Gervais’ Beaked Whale – Mesoplodon europaeus

European Gervais' Beaked Whale Species Canaries Canary Islands Atlantic Ocean Mesoplodon europaeus Tenerife Gran Canaria Fuerteventura Whale watching Lanzarote La Palma El Hierro Gomera
Gervais’ Beaked Whale – Mesoplodon europaeus

The Gervais’ Beaked Whale, also known as the European Beaked Whale, Antillian Beaked Whale or Gulf Stream Beaked Whale, belongs to the family of beaked whales and is therefore part of the infraorder of whales (Cetaceans). Mesoplodon europaeus was first described by Gervais in 1855.

Description, Anatomy & Characteristics

The Gervais’ Beaked Whale has a grey colouration, with the belly being somewhat lighter. The head is quite small and the melon only hinted at.

The females become up to 5.20m long, while males only 4.5m long. The maximum weight of Mesoplodon europaeus is at least 1.2t.

In addition, they have only two teeth, which are located in the lower jaw.

Habitat, Distribution & Occurrence

The Gervais’ Beaked Whale admittedly also has the colloquial name European Beaked Whale, occurs however predominantly at the east coast of America. Most sightings are from New York to Texas, but it is also often seen around several Caribbean islands. The southernmost sighting is known from Sao Paulo.

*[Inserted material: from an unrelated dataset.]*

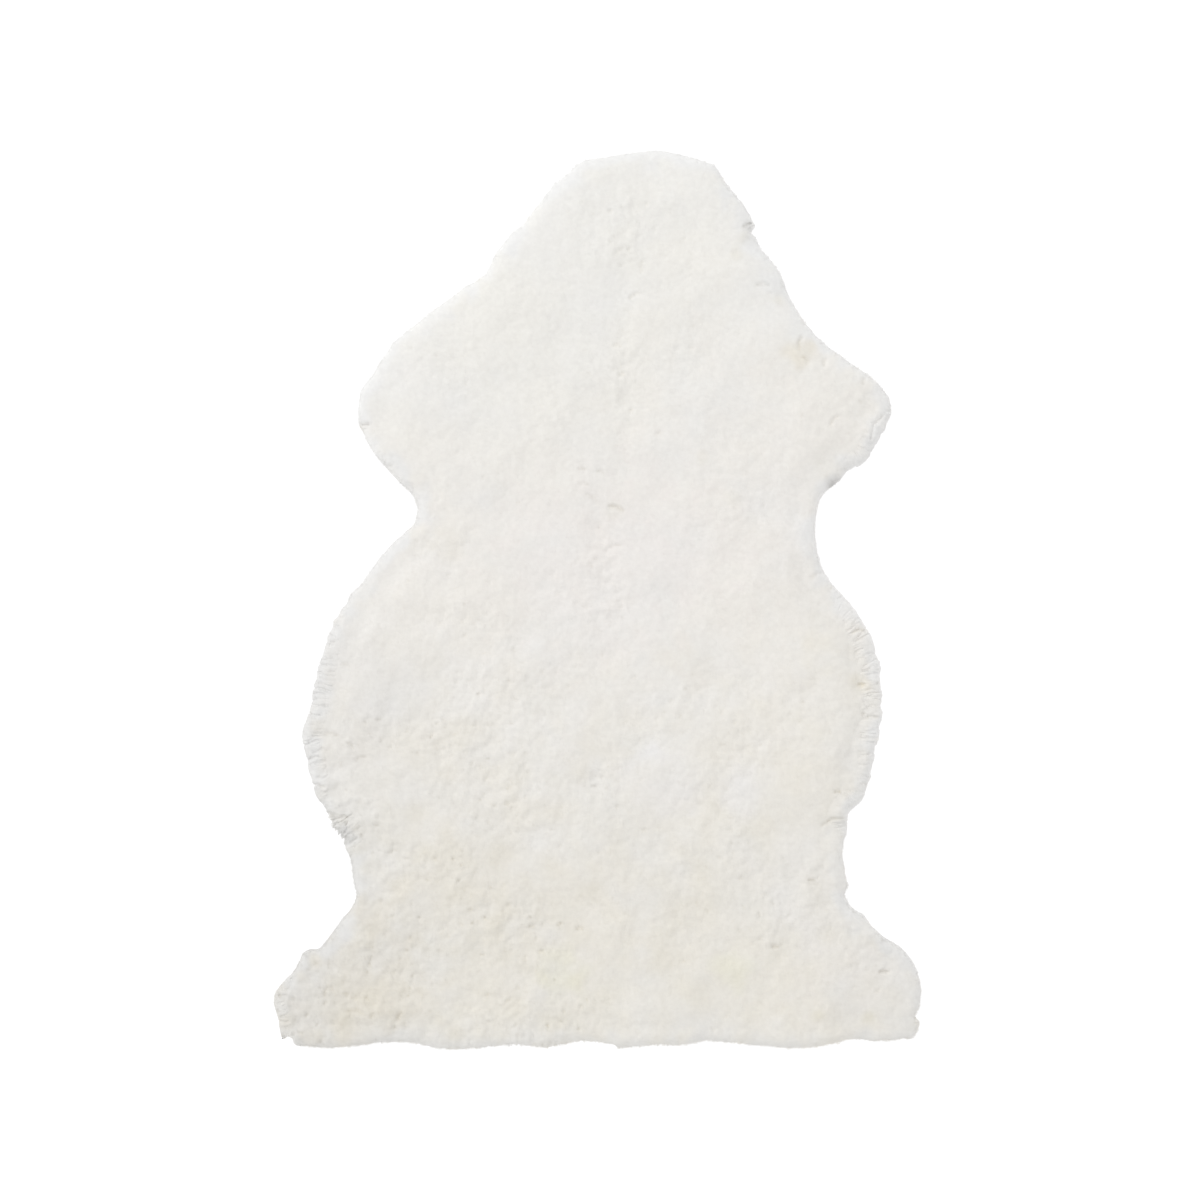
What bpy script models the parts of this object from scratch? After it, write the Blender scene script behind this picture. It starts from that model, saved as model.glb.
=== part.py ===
"""A sheepskin rug laid out flat: one tanned pelt with its wool on, a lumpy slab with locks of wool round it.

Metres, +Z up, the neck towards +Y. The flat underside lies at Z = 0, and the origin is under the middle of
the pelt's box.

The outline is where the tips of the wool end: one smooth closed curve through landmarks round the edge. The
rim of the slab runs inside it, one lock's length further in. Each lock is a three-sided wedge that lies on
the floor, from its root in that rim out to the outline. The top is a height above each point of the plan: a
crown that rolls off to the rim, wide swells, the unevenness of the tufts, and a parting along the spine.
"""

from collections import namedtuple
from math import ceil, cos, pi, radians, sin, sqrt
from random import Random

import bmesh
import bpy
import numpy as np
from mathutils import Vector
from mathutils.geometry import delaunay_2d_cdt

# Driving dimensions, in metres.
PELT_LENGTH = 0.900  # neck to rump, to the tips of the wool
CROWN_HEIGHT = 0.025  # skin and wool over the back
LEG_HEIGHT = 0.019  # skin and shorter wool on the neck and the four legs
RIM_ROLL = 0.026  # how far in from the rim the wool still rolls off
RIM_STEP = 0.0025  # the first row of points lies this far inside the rim
ROLL_STEP = 0.0095  # and the second, part of the way up the roll
TUFT_SPACING = 0.0145  # between neighbouring points of the top
FLOOR_SPACING = 0.060  # between the points inside the flat underside
SWELL_HEIGHT = 0.0012  # the wide swells rise and fall by this
TUFT_UNEVENNESS = 0.0010  # and single tufts by this
PARTING_DEPTH = 0.0022  # the parting along the spine
PARTING_WIDTH = 0.016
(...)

European Gervais' Beaked Whale Mesoplodon europaeus Map Distribution
Map with the distribution area.
By Alessio Marrucci – Own Work, CC BY-SA 3.0, Link

In the eastern Atlantic they are spread from Ireland to Guinea-Bissau. There were also strandings on Ascencion. There is only one reported sighting that the species swam into the Mediterranean Sea.

It is speculated that the southern distribution reaches as far as Angola and Uruguay.

In any case, it prefers the tropical and subtropical zones of the Atlantic.

When diving in the Canary Islands it is almost impossible to observe them. On whale watching tours you also have to be very lucky as sightings of this species are very rare.

Biology & Feeding

Mesoplodon europaeus lives pelagically in pairs or small groups. By scars on backs and flanks of the males, one concludes on rival-fights.

The Gervais’ Beaked Whale feeds on Cephalopods, just like most other whales.

At a sighting in Tenerife, in 1998, 3 European Beaked Whales were observed swimming in 1500m deep water. At another sighting, in the south of Gran Canaria, the group remained only briefly at the surface and submerged for about one hour.